Executors.newFixedThreadPool(3).execute(new C());

Executor can also call a Callable implemented class if a return value is expected.

In this case, submit() is used instead of execute() method.

 

Thread states

A Thread can take the following states:

·       New : A New Thread is just created

·      Runnable : The New Thread is started and running.

·      Waiting : The Thread is waiting for another Thread to finish its execution or sleeping for the specified time.

·      Blocked : The thread tries to acquire lock on object, but some other thread is already holding the lock.

·      Terminated : The Thread finished its execution or got an error.

 

Synchronized 

Multiple Threads may try to access the same resources, causing error. To avoid this, those resources can be locked using synchronization.

synchronized(this) { } // synchronized block with lock on object.
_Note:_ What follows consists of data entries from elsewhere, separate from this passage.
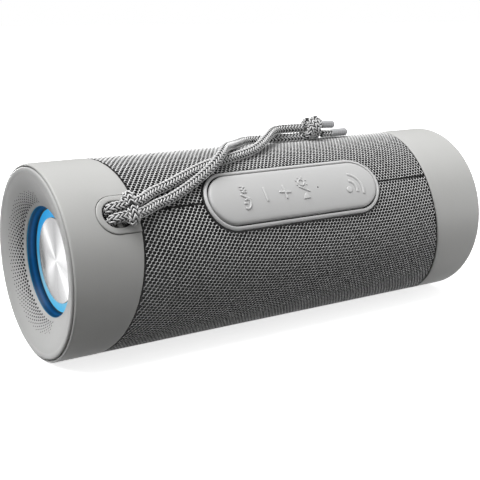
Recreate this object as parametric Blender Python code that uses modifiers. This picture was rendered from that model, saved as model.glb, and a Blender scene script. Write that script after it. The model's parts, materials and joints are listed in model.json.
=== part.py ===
"""Portable tube speaker lying on its side, with its button panel turned towards the front.

The tube's axis runs along X. The origin is under the middle of the body, on the surface it stands on.
The numbers below are millimetres; MM turns them into the scene's metres.
"""

import math

import bmesh
import bpy
from mathutils import Matrix, Vector

MM = 0.001

# Driving dimensions
BODY_RADIUS = 38.0
HALF_LENGTH = 100.5
GAP = 0.3
STAND_HEIGHT = 37.75  # the tube's axis above the surface it stands on

# Directions round the tube, in degrees from straight up towards the front
PANEL_ANGLE = 54.0
DRIVER_ANGLE = 118.0
PORT_ANGLE = -90.0
FOOT_ANGLE = 180.0
SPLIT_ANGLE = 100.0  # middle of the front half shell

# End caps: each inner edge lies in a plane that leans, so a cap is longest on the panel's side
CAP_LENGTH = 20.4
CAP_LEAN = 8.6
CAP_INNER_RADIUS = 36.3
CAP_END = 1.5  # the cap ends this far short of the bezel's rim

# Inner tube under the fabric
SHELL_OUTER = 36.0
SHELL_INNER = 32.4
SHELL_HALF_LENGTH = HALF_LENGTH - 13.9
FABRIC_RADIUS = 37.2

# Button panel, half sizes of its outline
PANEL_HALF_LENGTH = 42.8
PANEL_HALF_WIDTH = 12.4
PANEL_RIM = 2.4
PANEL_RIM_TOP = 38.9
SKIN_TOP = 39.4
SKIN_BOTTOM = 37.6
LEDGE_TOP = 37.3
KEY_POSITIONS = {"power_key": -25.6, "minus_key": -15.8, "plus_key": -6.2, "play_key": 3.6}
KEY_HALF_WIDTH = 4.1
KEY_HALF_HEIGHT = 7.0
KEY_TRAVEL = 0.4
MICROPHONE_X = 10.2
BOARD_TOP = 31.0
SWITCH_TOP = 33.2

# Lanyard eyelet in the left cap
EYELET_X = -79.2
EYELET_HALF_LENGTH = 6.0
EYELET_HALF_WIDTH = 5.3
EYELET_BAR_WIDTH = 1.8
BOSS_HALF_WIDTH = 7.6
BOSS_END_X = -87.5
BOSS_RADIUS = 38.5

# Drivers
DRIVER_X = 36.0
DRIVER_FACE = 25.6
DRIVER_FLANGE_RADIUS = 19.4
DRIVER_OPENING_RADIUS = 17.2

# Rear port, half sizes
PORT_HALF_LENGTH = 13.2
PORT_HALF_WIDTH = 4.4

CORD_RADIUS = 1.9

COLOURS = {
    "cap_grey": ((0.56, 0.56, 0.55), 0.45, 0.0),
    "bezel_grey": ((0.45, 0.45, 0.45), 0.5, 0.0),
    "panel_grey": ((0.5, 0.5, 0.5), 0.5, 0.0),
    "skin_grey": ((0.6, 0.6, 0.6), 0.6, 0.0),
    "fabric_grey": ((0.42, 0.42, 0.42), 0.9, 0.0),
    "cord_grey": ((0.5, 0.5, 0.5), 0.9, 0.0),
    "tip_grey": ((0.45, 0.45, 0.46), 0.4, 0.0),
    "light_blue": ((0.05, 0.55, 0.9), 0.3, 0.0),
    "deep_blue": ((0.01, 0.12, 0.35), 0.3, 0.0),
    "brushed_metal": ((0.85, 0.85, 0.86), 0.25, 1.0),
    "black_plastic": ((0.04, 0.04, 0.04), 0.5, 0.0),
    "black_rubber": ((0.05, 0.05, 0.05), 0.8, 0.0),
    "grey_rubber": ((0.4, 0.4, 0.4), 0.7, 0.0),
    "circuit_board": ((0.02, 0.2, 0.08), 0.4, 0.0),
    "steel": ((0.6, 0.6, 0.62), 0.3, 1.0),
    "paper_cone": ((0.08, 0.08, 0.08), 0.8, 0.0),
    "battery_wrap": ((0.1, 0.25, 0.5), 0.4, 0.0),
}


def clear_scene():
    for obj in list(bpy.data.objects):
        bpy.data.objects.remove(obj)


def new_collection(name):
    collection = bpy.data.collections.new(name)
    bpy.context.scene.collection.children.link(collection)
    return collection


def material(name):
    found = bpy.data.materials.get(name)
    if found:
        return found
    colour, roughness, metallic = COLOURS[name]
    made = bpy.data.materials.new(name)
    made.use_nodes = True
    shader = made.node_tree.nodes["Principled BSDF"]
    shader.inputs["Base Color"].default_value = (*colour, 1)
    shader.inputs["Roughness"].default_value = roughness
    shader.inputs["Metallic"].default_value = metallic
    return made


# Frames: a matrix places a piece's own axes in the scene


def round_frame(angle, x=0.0):
    """Origin on the tube's axis at x, Z pointing outwards at this angle, X along the tube."""
    place = Matrix.Translation((x * MM, 0, STAND_HEIGHT * MM))
    return place @ Matrix.Rotation(math.radians(angle), 4, "X")


def end_frame(side):
    """Origin at the middle of one end, Z pointing out of it along the tube's axis."""
    place = Matrix.Translation((side * HALF_LENGTH * MM, 0, STAND_HEIGHT * MM))
    return place @ Matrix.Rotation(side * math.pi / 2, 4, "Y")


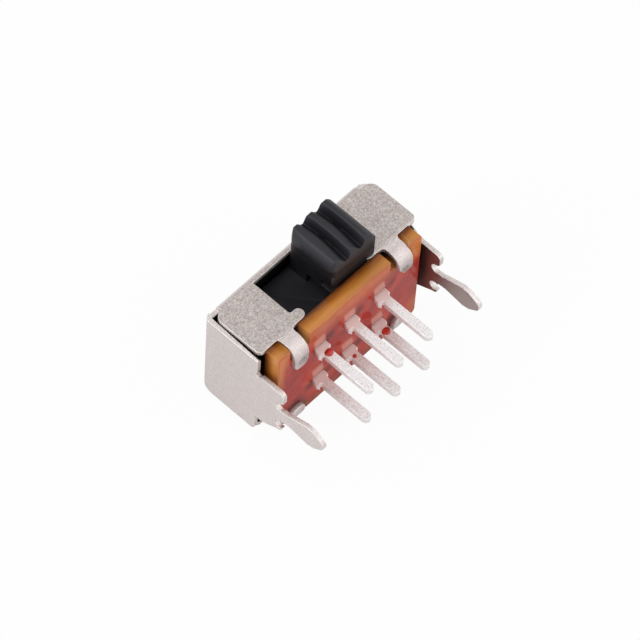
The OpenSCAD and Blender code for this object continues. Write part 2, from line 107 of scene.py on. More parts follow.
class Shader:
    """A material's node tree with short calls for the nodes that the materials below use."""

    def __init__(self, name):
        self.mat = bpy.data.materials.new(name)
        self.mat.use_nodes = True
        self.tree = self.mat.node_tree
        self.tree.nodes.clear()
        out = self.tree.nodes.new("ShaderNodeOutputMaterial")
        self.bsdf = self.tree.nodes.new("ShaderNodeBsdfPrincipled")
        self.tree.links.new(self.bsdf.outputs[0], out.inputs["Surface"])
        coord = self.tree.nodes.new("ShaderNodeTexCoord")
        self.mm = self.scaled(coord.outputs["Object"], (1 / MM,) * 3)
        self.x, self.y, self.z = self.node("ShaderNodeSeparateXYZ", Vector=self.mm).outputs
        normal = self.tree.nodes.new("ShaderNodeNewGeometry").outputs["True Normal"]
        self.facing_x, self.facing_y, self.facing_z = self.node("ShaderNodeSeparateXYZ", Vector=normal).outputs

    def node(self, kind, **inputs):
        n = self.tree.nodes.new(kind)
        for key, value in inputs.items():
            self.put(n.inputs[key.replace("_", " ")], value)
        return n

    def put(self, socket, value):
        if isinstance(value, bpy.types.NodeSocket):
            self.tree.links.new(value, socket)
        else:
            socket.default_value = value

    def math(self, op, a, b=0.0):
        n = self.tree.nodes.new("ShaderNodeMath")
        n.operation = op
        self.put(n.inputs[0], a)
        self.put(n.inputs[1], b)
        return n.outputs[0]

    def times(self, a, b):
        return self.math("MULTIPLY", a, b)

    def most(self, a, b):
        return self.math("MAXIMUM", a, b)

    def attribute(self, name):
        n = self.tree.nodes.new("ShaderNodeAttribute")
        n.attribute_type, n.attribute_name = "GEOMETRY", name
        return n.outputs["Fac"]

    def scaled(self, vector, factors):
        n = self.node("ShaderNodeMapping", Vector=vector)
        n.inputs["Scale"].default_value = factors
        return n.outputs[0]

    def noise(self, scale, detail, rough, stretch=None):
        """Noise with scale features a mm, drawn out along the axes whose stretch factor is small."""
        vector = self.scaled(self.mm, stretch) if stretch else self.mm
        n = self.node("ShaderNodeTexNoise", Vector=vector, Scale=scale, Detail=detail, Roughness=rough)
        return n.outputs["Fac"]

    def ramp(self, fac, *stops):
        """Blends between stops, each a position from 0 to 1 with a colour or a number."""
        n = self.node("ShaderNodeValToRGB", Fac=fac)
        e = n.color_ramp.elements
        while len(e) < len(stops):
            e.new(0.5)
        for k, (at, colour) in enumerate(stops):
            e[k].position = at
            e[k].color = (*colour, 1) if isinstance(colour, tuple) else (colour,) * 3 + (1,)
        return n.outputs[0]

    def mix(self, fac, a, b, blend="MIX"):
        n = self.tree.nodes.new("ShaderNodeMix")
        n.data_type, n.blend_type = "RGBA", blend
        for key, value in (("Factor", fac), ("A", a), ("B", b)):
            socket = next(s for s in n.inputs if s.name == key and s.enabled)
            self.put(socket, (*value, 1) if isinstance(value, tuple) else value)
        return next(s for s in n.outputs if s.enabled)

    def between(self, value, lo, hi):
        """0 at lo and 1 at hi, level beyond them and smooth in between. lo may be the higher number."""
        n = self.node("ShaderNodeMapRange", Value=value, From_Min=lo, From_Max=hi)
        n.interpolation_type = "SMOOTHSTEP"
        return n.outputs[0]

    def near(self, point, outer, inner):
        """1 within the inner distance of a point, 0 beyond the outer one."""
        n = self.tree.nodes.new("ShaderNodeVectorMath")
        n.operation = "DISTANCE"
        self.put(n.inputs[0], self.mm)
        n.inputs[1].default_value = point
        return self.between(n.outputs["Value"], outer, inner)

    def bump(self, *layers):
        """Layers are (height, distance), and the result is the shader's normal."""
        normal = None
        for height, distance in layers:
            n = self.node("ShaderNodeBump", Height=height, Distance=distance * MM, Strength=1.0)
            if normal is not None:
                self.put(n.inputs["Normal"], normal)
            normal = n.outputs[0]
        self.put(self.bsdf.inputs["Normal"], normal)

    def set(self, **values):
        for key, value in values.items():
            self.put(self.bsdf.inputs[key.replace("_", " ")], (*value, 1) if isinstance(value, tuple) else value)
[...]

synchronized void do() { } // synchronized method with lock on the entire method.

 

Other important points

• Every thread has a priority of scheduling which ranges from 1 to 10.
• Invoking the run() method directly instead of start() will make the execution to run on the current stack itself rather than a new stack.
• Thread().join() makes other threads to wait for this thread to finish.
• Daemon Thread provides services to user threads for background supporting tasks. eg: garbage collector
• The wait() method causes the current thread to wait until another thread invokes the notify(). The notifyAll() method wakes up all the threads that called wait( ) on the same object. All three methods can be called only from within a synchronized context.
• The code sleep(1000) puts thread aside for exactly one second. But the code wait(1000) causes a wait of up to one second until it receives the notify() or notifyAll()
• Deadlock describes a situation where two or more threads are blocked forever, waiting for each other.